An easy to make small batch of strawberry freezer jam that include real vanilla bean.
Prep Time 20 minutes
Cook Time 10 minutes
Inactive 1 hour
Total Time 1 hour 30 minutes
Author Eric Samuelson


  • 1 ½ pounds fresh strawberries tops removed and quartered
  • 1 vanilla bean
  • 1-2 teaspoons classic powered pectin
  • enough sugar to equal the weight of the strawberries


  • Prepare the strawberries. Weight them out. Add equal amount of sugar by weight.
  • Cut open and scrap out 1 vanilla bean. Add to the fruit/sugar
  • Allow to macerate in the fridge for at least 1 hour.
  • Heat a large/wide non-stick frying pan over high heat.
  • Pour in the fruit mixture. Add 1 teaspoon of pectin for 2 cups of macerated fruit
  • Place a plate into the freezer.
  • Bring to a boil. Continually stirring until the jam thickens about 4-5 minutes. Remove from heat.
  • Place a little bit of jam onto the plate in your freezer.
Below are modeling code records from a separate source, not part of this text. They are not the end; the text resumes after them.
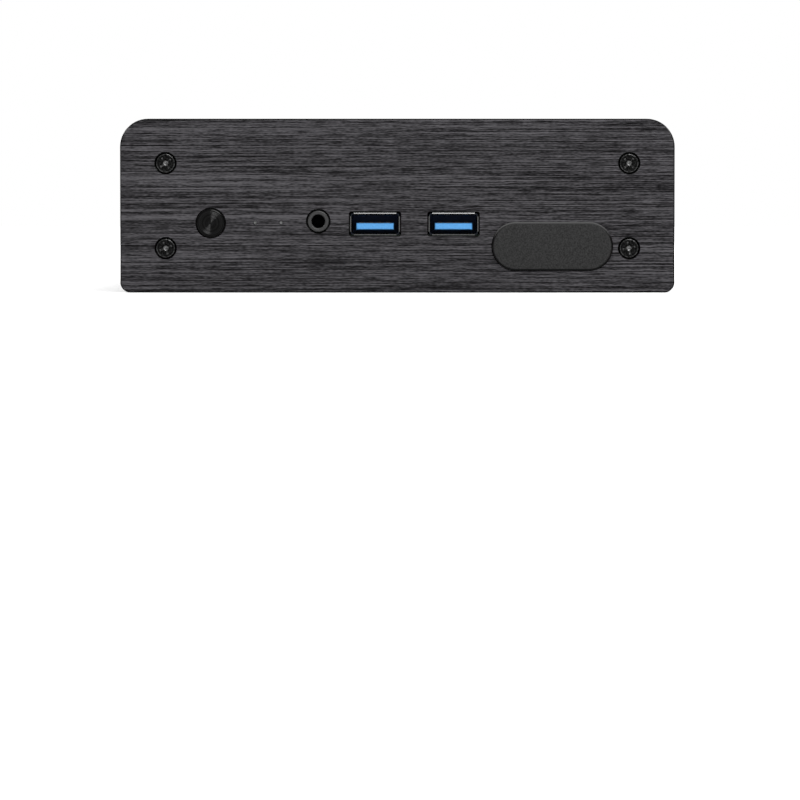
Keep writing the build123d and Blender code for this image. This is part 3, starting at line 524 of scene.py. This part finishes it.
# %% Finish: panel screws
OXIDE = (grey(0.0008), grey(0.022))
RUBBED_STEEL = grey(0.14)
OXIDE_ROUGH = (0.3, 0.36)
OXIDE_RELIEF = 0.02 * MM
BLOTCH_CURVE = 2.0
PATCH_SPAN = (0.25, 0.65)
PATCH_LOW = 0.1
RECESS_SPAN = (-0.2 * MM, -0.3 * MM)
SHANK_SPAN = (-1.3 * MM, -1.2 * MM)
CORE_SPAN = (0.9 * MM, 0.6 * MM)
WING_END_SPAN = (1.3 * MM, 1.45 * MM)
RIM_SPAN = (2.2 * MM, 2.3 * MM)
RIM_WEAR = 0.3
WING_WEAR = 0.2
END_WEAR = 0.7


def oxide_screw():
    """Blotched black oxide steel, rubbed bright in the recess and at its rim."""
    material, tree, shader = new_finish("black_screws", Metallic=1.0)
    place = add_node(tree, "ShaderNodeTexCoord").outputs["Object"]
    axes = add_node(tree, "ShaderNodeSeparateXYZ", {0: place}).outputs
    above_shank = remap(tree, axes[2], *SHANK_SPAN, 0.0, 1.0)
    below_head = remap(tree, axes[2], *RECESS_SPAN, 0.0, 1.0)
    radius = distance_from_axis(tree)
    floor = place_group(tree, facing_mask, {"Axis": (0.0, 0.0, 1.0), "Edge": 0.9})["Mask"]
    speckle = place_group(tree, fine_speckle, {"Grain Size": 0.5 * MM})
    patchy = remap(tree, speckle["Shade"], *PATCH_SPAN, PATCH_LOW, 1.0)
    wing_ends = remap(tree, radius, *WING_END_SPAN, WING_WEAR, END_WEAR)
    core = calc(tree, "MAXIMUM", remap(tree, radius, *CORE_SPAN, 0.0, 1.0), wing_ends)
    inside = calc(tree, "MULTIPLY", below_head, above_shank)
    recess = calc(tree, "MULTIPLY", inside, calc(tree, "MULTIPLY", floor, core))
    rim = remap(tree, radius, *RIM_SPAN, 0.0, RIM_WEAR)
    rubbed = calc(tree, "MULTIPLY", calc(tree, "MAXIMUM", recess, rim), patchy)
    blotches = calc(tree, "POWER", speckle["Shade"], BLOTCH_CURVE)
    oxide = blend_colours(tree, blotches, *OXIDE)
    tree.links.new(blend_colours(tree, rubbed, oxide, RUBBED_STEEL), shader.inputs["Base Color"])
    tree.links.new(remap(tree, rubbed, 0.0, 1.0, *OXIDE_ROUGH), shader.inputs["Roughness"])
    add_bump(tree, shader, speckle["Height"], OXIDE_RELIEF, SPECKLE_STRENGTH)
    return material


print("finish:", oxide_screw.__doc__)

# %% [markdown]
# Sheet metal shows its mill grain on the flat and a cut edge all round. The black cover,
# the black bracket and the milled heat block share one recipe made of the brushed grain
# and the facing mask, with their own colours.

# %% Finish: sheet metal
SHEET_STROKES = {"Stroke Length": 30 * MM, "Stroke Width": 0.8 * MM}
SHEET_RELIEF = 0.01 * MM
SHEET_STRENGTH = 0.3


def sheet_metal(name, low, high, edge, rough):
    """A flat sheet with faint grain and plainer cut edges."""
    material, tree, shader = new_finish(name, Metallic=1.0)
    vector = turned_axes(tree, (1, 0, 2))
    grain = place_group(tree, brushed_grain, {"Vector": vector} | SHEET_STROKES)
    flat = place_group(tree, facing_mask, {"Axis": (0.0, 0.0, 1.0), "Edge": 0.9})["Mask"]
    colour = blend_colours(tree, flat, edge, blend_colours(tree, grain["Shade"], low, high))
    tree.links.new(colour, shader.inputs["Base Color"])
    spread = (rough + ROUGH_SPREAD, rough - ROUGH_SPREAD)
    tree.links.new(remap(tree, grain["Shade"], 0.0, 1.0, *spread), shader.inputs["Roughness"])
    add_bump(tree, shader, grain["Height"], SHEET_RELIEF, SHEET_STRENGTH)
    return material


print("finish:", sheet_metal.__doc__)

# %% [markdown]
# The light pipes and diodes are clear mouldings. Clear plastic needs transmission and a
# touch of roughness, so that light spreads inside it and the tip shows as a pale dot.

# %% Finish: clear mouldings
CLEAR_TINT = (grey(0.4), grey(0.55))
CLEAR_FROST = (0.18, 0.3)


def clear_moulding():
    """Clear moulded plastic, a little frosted."""
    material, tree, shader = new_finish("clear_lens", Transmission_Weight=0.6, IOR=1.49)
    speckle = place_group(tree, fine_speckle, {"Grain Size": 0.2 * MM})
    colour = blend_colours(tree, speckle["Shade"], *CLEAR_TINT)
    tree.links.new(colour, shader.inputs["Base Color"])
    frost = remap(tree, speckle["Shade"], 0.0, 1.0, *CLEAR_FROST)
    tree.links.new(frost, shader.inputs["Roughness"])
    return material


print("finish:", clear_moulding.__doc__)

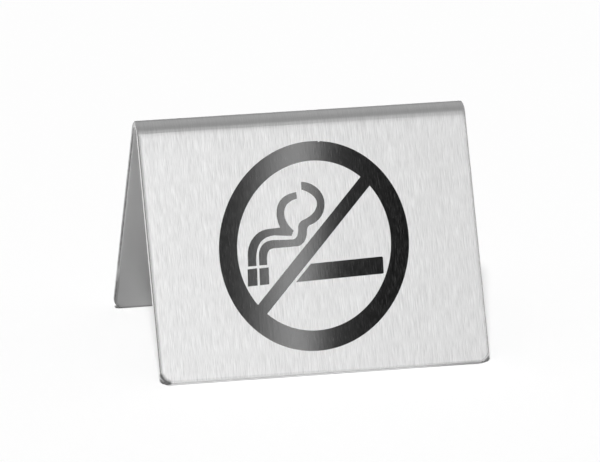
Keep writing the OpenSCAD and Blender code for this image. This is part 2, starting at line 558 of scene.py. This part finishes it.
# Painted shade: darkens the inner face round the back panel's corners
def paint_corner_shade(sheet, zones):
    corner_shade = sheet.edge.ramp(CORNER_SHADE_EDGE_BAND, 1.0, 0.0) * sheet.down.ramp(CORNER_SHADE_START_BAND)
    return (corner_shade * (zones.inside * zones.back)).blend(1.0, CORNER_SHADE_TONE)


# Painted shade on the front face's rim: darker at its left side and its foot, and darkest at its left round
# corner. Bands go in from the outline, and tones are those at the outline. The cut face beside it has its
# own painted shade, darker on the bend and at the left round corner. The back panel's rounded edges are
# painted a little darker
SIDE_RIM_BAND = (0.25 * MM, 0.62 * MM)
SIDE_RIM_LEFT = 0.52
SIDE_RIM_LEFT_BEND = 0.9
SIDE_RIM_RIGHT = 0.97
LOW_RIM_BAND = (0.08 * MM, 0.55 * MM)
LOW_RIM = 0.72
LOW_RIM_RIGHT_END = 0.55
CORNER_RIM_START = 0.08 * MM
CORNER_RIM_END_LEFT = 0.85 * MM
CORNER_RIM_END_RIGHT = 0.45 * MM
CORNER_RIM_LEFT = 0.12
CORNER_RIM_RIGHT = 0.65
CUT_ON_BEND = 0.58
CUT_AT_LEFT_CORNER = 0.2
BACK_RIM = 0.9


# Painted shade: darkens the rims, cut faces and back edges in the steel's tone
def paint_rim_shade(sheet, zones):
    left_rim = zones.bend.blend(SIDE_RIM_LEFT, SIDE_RIM_LEFT_BEND)
    side_rim = sheet.edge.ramp(SIDE_RIM_BAND, zones.left.blend(SIDE_RIM_RIGHT, left_rim), 1.0)
    low_rim = sheet.edge.ramp(LOW_RIM_BAND, zones.right_end.blend(LOW_RIM, LOW_RIM_RIGHT_END), 1.0)
    corner_end = zones.left.blend(CORNER_RIM_END_RIGHT, CORNER_RIM_END_LEFT)
    corner_tone = zones.left.blend(CORNER_RIM_RIGHT, CORNER_RIM_LEFT)
    corner_rim = sheet.edge.ramp((CORNER_RIM_START, corner_end), corner_tone, 1.0)
    rim = zones.corner.blend(zones.low.blend(side_rim, low_rim), corner_rim)
    corner_cut = zones.left.blend(1.0, CUT_AT_LEFT_CORNER)
    cut = zones.corner.blend(zones.bend.blend(1.0, CUT_ON_BEND), corner_cut)
    rim = zones.cut.blend(rim, cut)
    rim = zones.back.blend(rim, zones.rounded.blend(1.0, BACK_RIM))
    return zones.inside.blend(rim, 1.0)


# Painted light and shade on the front panel's cut face at the foot: painted dark next to the outer face,
# painted bright, above the steel's own tone, on its inner half, and darker at its right end
FOOT_DEPTH_BAND = (0.2 * MM, 0.38 * MM)
FOOT_OUTER = 0.65
FOOT_OUTER_RIGHT_END = 0.45
FOOT_INNER = 1.2
FOOT_INNER_RIGHT_END = 0.6


# Painted light and shade: darkens and brightens the cut face at the foot
def paint_foot_light_and_shade(sheet, zones):
    outer = zones.right_end.blend(FOOT_OUTER, FOOT_OUTER_RIGHT_END)
    inner = zones.right_end.blend(FOOT_INNER, FOOT_INNER_RIGHT_END)
    return zones.foot.blend(1.0, sheet.depth.ramp(FOOT_DEPTH_BAND, outer, inner))


# The steel's own tone, and how much the streaks change it
STEEL_TONE = 0.80
STREAK_DEPTH = 0.85


def steel_tone(nodes, sheet, zones, streaks):
    """The steel's reflectance, from its own tone and streaks and the painted light and shade of its zones.
    """
    tone = (streaks * STREAK_DEPTH + 1.0) * STEEL_TONE
    tone = tone * paint_back_edge_shade(nodes, sheet, zones)
    tone = tone * paint_inside_shade(sheet, zones)
    tone = tone * paint_corner_shade(sheet, zones)
    tone = tone * paint_rim_shade(sheet, zones)
    return tone * paint_foot_light_and_shade(sheet, zones)


# Relief of the steel. The bend runs out softly into the panel: the surface tilts by TAIL_TILT at the
# bend's end, and that tilt dies out over TAIL down the panel and over TAIL_UP up the bend
TAIL_TILT = 0.085
TAIL = 0.65 * MM
TAIL_UP = 0.15 * MM
BEND_SKEW = 1.35  # change of the bend's tilt for each metre along x
# The faces roll over toward their rounded edges: the tilt there, how far in it starts to die out, and over
# what distance it does
ROLL_TILT = 0.22
ROLL_START = 0.25 * MM
ROLL = 0.18 * MM
FOOT_TILT = 1.6  # outward tilt of the cut face at the foot
RIDGE_HEIGHT = 0.0006 * MM


def steel_height(sheet, zones, streaks):
    """The steel's relief, in metres."""
    on_panel = sheet.slope.at_least(0.0)
    on_bend = sheet.slope.at_most(0.0)
    height = (1.0 - (on_panel / -TAIL).exponential()) * (TAIL_TILT * TAIL)
    height = height - (1.0 - (on_bend / TAIL_UP).exponential()) * (TAIL_TILT * TAIL_UP)
    height = height - sheet.x * on_bend * BEND_SKEW
    roll = ((ROLL_START - sheet.edge) / ROLL).exponential().at_most(1.0)
    height = height + roll * (-ROLL_TILT * ROLL)
    height = height + sheet.depth * zones.foot * FOOT_TILT
    return height + streaks * RIDGE_HEIGHT


# Roughness of the brushed faces, of the mill finish inside and of the rounded edges
STEEL_ROUGHNESS = 0.31
MILL_ROUGHNESS = 0.35
EDGE_ROUGHNESS = 0.15


def steel():
    """Steel brushed down the slope, so that it spreads what it mirrors along x."""
    material, nodes = new_material("brushed_steel")
    sheet = measure_sheet(nodes)
    zones = find_zones(sheet)
    streaks = brush(nodes, sheet, zones)
    roughness = zones.inside.blend(STEEL_ROUGHNESS, MILL_ROUGHNESS)
    nodes.principled({
        "Base Color": nodes.grey(steel_tone(nodes, sheet, zones, streaks)),
        "Metallic": 1.0,
        "Roughness": zones.rounded.blend(roughness, EDGE_ROUGHNESS),
        "Anisotropic": 1.0,
        "Anisotropic Rotation": 0.25,
        "Tangent": nodes.add("Tangent", direction_type="RADIAL", axis="X").outputs[0],
        "Normal": nodes.bump(steel_height(sheet, zones, streaks)),
    })
    return material


# Gloss black ink, with a faint grain in its surface and faint lines in its tone, from the brushed steel
INK_TONE = 0.006
INK_ROUGHNESS = 0.07
INK_IOR = 1.58
GRAIN_CELL = (0.25 * MM, 2.5 * MM, 2.5 * MM)
GRAIN_HEIGHT = 0.0009 * MM
LINE_CELL = (0.1 * MM, 1.2 * MM, 1.2 * MM)
LINE_DEPTH = 0.08


def ink():
    material, nodes = new_material("gloss_ink")
    place = nodes.place()
    grain = nodes.noise(place, GRAIN_CELL)
    lines = nodes.noise(place, LINE_CELL)
    tone = ((lines - 0.5) * LINE_DEPTH + INK_TONE).at_least(0.0)
    nodes.principled({
        "Base Color": nodes.grey(tone),
        "Roughness": INK_ROUGHNESS,
        "IOR": INK_IOR,
        "Normal": nodes.bump(grain * GRAIN_HEIGHT),
    })
    return material


def dress(node, material):
    """Gives a node of the sign this material."""
    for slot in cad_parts[node].material_slots:
        slot.material = material


make_camera()
make_world()
make_lamp()
make_floor()
make_bent_cards()
make_side_card("left_card", LEFT_LEVEL, LEFT_X, LEFT_ENDS, LEFT_HEIGHT)
make_side_card("right_card", RIGHT_LEVEL, RIGHT_X, RIGHT_ENDS, RIGHT_HEIGHT)
make_strip()
dress("folded_sheet", steel())
dress("printed_symbol", ink())

bpy.context.scene.view_settings.view_transform = "Standard"
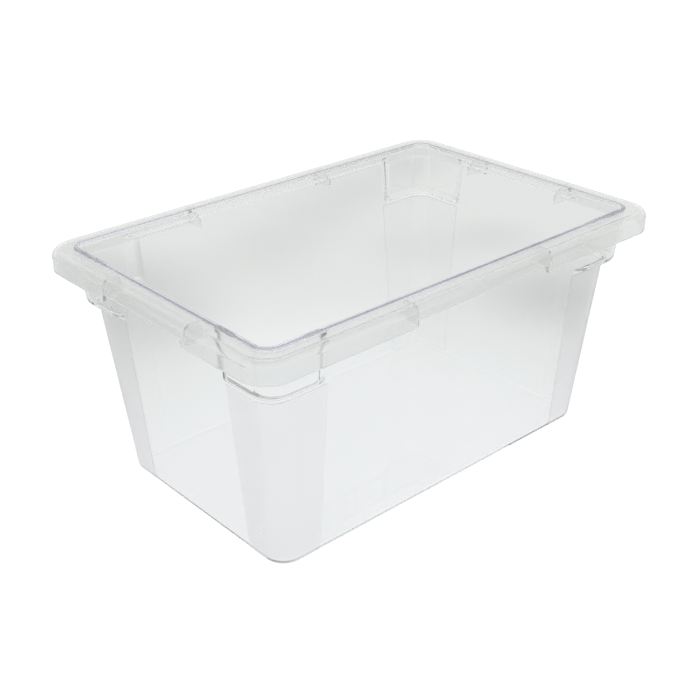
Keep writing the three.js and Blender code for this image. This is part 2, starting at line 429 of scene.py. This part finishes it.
WALL_ROWS = (60 * MM, 115 * MM)  # heights of plain rows that keep the wall's faces short
FLOOR_MARGIN, UNDERSIDE_MARGIN = 8 * MM, 11 * MM  # flat strips inside the bends
ABOVE_SEAT, BELOW_SEAT = 0.8 * MM, 1.2 * MM
SEAT_OUTSIDE = (0.5 * MM, -1.5 * MM)  # a pocket's two rows beside the tub's top


def rounded(points):
    """Rounds a profile's corners.

    Each point is (inset, height, plan radius, rounding, faces). A corner that is nearly straight
    keeps its count of points, spread over a short length, so two profiles have matching rows.
    """
    rows = []
    for index, (inset, height, plan, rounding, faces) in enumerate(points):
        if not faces:
            rows.append((inset, height, plan))
            continue
        here = np.array((inset, height))
        before = np.array(points[index - 1][:2])
        after = np.array(points[index + 1][:2])
        back, ahead = before - here, after - here
        room = ROOM * min(np.linalg.norm(back), np.linalg.norm(ahead))
        back_dir = back / np.linalg.norm(back)
        ahead_dir = ahead / np.linalg.norm(ahead)
        half = math.acos(np.clip(back_dir @ ahead_dir, -1, 1)) / 2
        straight = half > NEARLY_STRAIGHT
        reach = rounding if straight else min(rounding / math.tan(half), room)
        radius = reach * math.tan(half)
        start, end = here + back_dir * reach, here + ahead_dir * reach
        plan_start = plan + (points[index - 1][2] - plan) * reach / np.linalg.norm(back)
        plan_end = plan + (points[index + 1][2] - plan) * reach / np.linalg.norm(ahead)
        middle = back_dir + ahead_dir
        for step in range(faces + 1):
            t = step / faces
            if straight:
                place = start + (end - start) * t
            else:
                centre = here + middle / np.linalg.norm(middle) * radius / math.sin(half)
                turn = math.pi - 2 * half
                a = math.sin((1 - t) * turn) / math.sin(turn)
                b = math.sin(t * turn) / math.sin(turn)
                place = centre + (start - centre) * a + (end - centre) * b
            spread = (1 - t) ** 2 * plan_start + 2 * t * (1 - t) * plan + t ** 2 * plan_end
            rows.append((place[0], place[1], spread))
    return np.array(rows)


class Profile:
    """The wall's section, as rows of inset, height and plan radius, plain or through a pocket."""

    def __init__(self, sizes):
        self.sizes = sizes
        self.across = sizes.wall / math.cos(math.atan(sizes.draft))
        self.inner = self.inside()
        self.rim = self.mouth()
        self.outer = self.outside()

    def tub(self, height):
        """The tub's outer inset at a height."""
        return self.sizes.tub_inset + (self.sizes.tub_top - height) * self.sizes.draft

    def pocket(self, height):
        """The pocket's outer inset at a height."""
        s = self.sizes
        share = (height - POCKET_LOW) / (s.flange_top - POCKET_LOW)
        return s.pocket_inset + (s.lip_inset - s.pocket_inset) * share

    def pocket_plan(self, height):
        """The plan radius of the pocket's corner at a height."""
        s = self.sizes
        share = (height - POCKET_LOW) / (s.flange_top - POCKET_LOW)
        return s.pocket_corner + (s.lip_corner - s.pocket_corner) * share

    def inside(self):
        """From the floor to the top of the lip, plain and through a pocket."""
        s = self.sizes
        plan = s.tub_corner - s.wall
        ledge = POCKET_LOW + s.wall
        foot = self.tub(FLOOR_TOP) + self.across
        lip = s.lip_inset + s.lip_thick
        lip_plan = s.lip_corner - s.lip_thick

        def wall(height, rounding):
            return self.tub(height) + self.across, height, plan, *rounding

        start = [
            (foot + FLOOR_MARGIN, FLOOR_TOP, plan - FLOOR_MARGIN, *SHARP),
            (foot, FLOOR_TOP, plan, s.base_bend - s.wall, BASE_INNER_FACES),
            *[wall(height, SHARP) for height in WALL_ROWS],
        ]
        end = [
            (lip, HEIGHT, lip_plan, *LIP_INNER_EDGE),
            (s.lip_inset, HEIGHT, s.lip_corner, *SHARP),
        ]
        plain = [
            wall(ledge - MM, LEDGE_PLAIN),
            wall(ledge + MM, LEDGE_PLAIN),
            wall(s.seat_top, SEAT_EDGE),
            (lip, s.seat_top, lip_plan, *SEAT_EDGE),
        ]
        face = self.pocket(ledge) + s.wall
        face_plan = self.pocket_plan(ledge) - s.wall

        def up(height):
            share = (height - ledge) / (HEIGHT - ledge)
            return face + (lip - face) * share, height, face_plan + (lip_plan - face_plan) * share

        pocket = [
            wall(ledge, LEDGE_EDGE),
            (face, ledge, face_plan, *LEDGE_FOOT),
            (*up(s.seat_top - BELOW_SEAT), *SEAT_EDGE),
            (*up(s.seat_top + ABOVE_SEAT), *SEAT_EDGE),
        ]
        return [rounded(start + part + end)[:-1] for part in (plain, pocket)]

    def mouth(self):
        """Over the lip, out along the flange, down the skirt and back up inside it."""
        s = self.sizes
        lip = s.lip_inset + s.lip_thick
        under = s.flange_top - s.rim_thick
        inner_corner = s.rim_corner - s.rim_thick
        rows = []
        for bottom in (SKIRT_LOW, SKIRT_HIGH):
            points = [
                (lip, HEIGHT, s.lip_corner - s.lip_thick, *SHARP),
                (s.lip_inset, HEIGHT, s.lip_corner, *LIP_OUTER_EDGE),
                (s.lip_inset, s.flange_top, s.lip_corner, *LIP_FOOT),
                (0.0, s.flange_top, s.rim_corner, s.rim_edge, RIM_OUTER_FACES),
                (0.0, bottom, s.rim_corner, *SKIRT_EDGE),
                (s.rim_thick, bottom, inner_corner, *SKIRT_EDGE),
                (s.rim_thick, under, inner_corner, s.rim_edge - s.rim_thick, RIM_INNER_FACES),
                (s.lip_inset, under, s.lip_corner, *SHARP),
            ]
            rows.append(rounded(points)[1:-1])
        return rows

    def outside(self):
        """From under the flange down to the underside, plain and through a pocket."""
        s = self.sizes
        under = s.flange_top - s.rim_thick

        def wall(height, rounding):
            return self.tub(height), height, s.tub_corner, *rounding

        def down(height, rounding):
            return self.pocket(height), height, self.pocket_plan(height), *rounding

        inner_corner = s.tub_corner - UNDERSIDE_MARGIN
        start = [(s.rim_edge, under, s.rim_corner - s.rim_edge, *SHARP)]
        end = [
            *[wall(height, SHARP) for height in reversed(WALL_ROWS)],
            wall(0.0, (s.base_bend, BASE_OUTER_FACES)),
            (self.tub(0.0) + UNDERSIDE_MARGIN, 0.0, inner_corner, *SHARP),
        ]
        plain = [
            (s.lip_inset, under, s.lip_corner, *UNDER_FLANGE),
            (s.lip_inset, s.tub_top, s.lip_corner, *UNDER_FLANGE),
            wall(s.tub_top, UNDER_FLANGE),
            wall(POCKET_LOW + 6 * MM, WALL_TOP_PLAIN),
            wall(POCKET_LOW, WALL_PLAIN),
        ]
        above_top, below_top = SEAT_OUTSIDE
        pocket = [
            down(under, UNDER_FLANGE),
            down(s.tub_top + above_top, POCKET_SEAT),
            down(s.tub_top + below_top, SEAT_EDGE),
            down(POCKET_LOW, (s.pocket_edge, POCKET_FACES)),
            wall(POCKET_LOW, LEDGE_FOOT),
        ]
        return [rounded(start + part + end)[1:] for part in (plain, pocket)]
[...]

Place back in the freezer, wait 1 mintue. If the jam does not move on the plate, then it's done. If it seems too runny still cook it a bit longer and try again. You can add 1 more teaspoon of pectin if you think it needs it.
  • Pour jam into container of your choice. Allow to cool before placing in the fridge. If you wish to freeze the jam, let it sit in the fridge overnight before putting in it in the freezer.


This recipe has not been tested for canning. It's meant for refrigerator or freezer jam.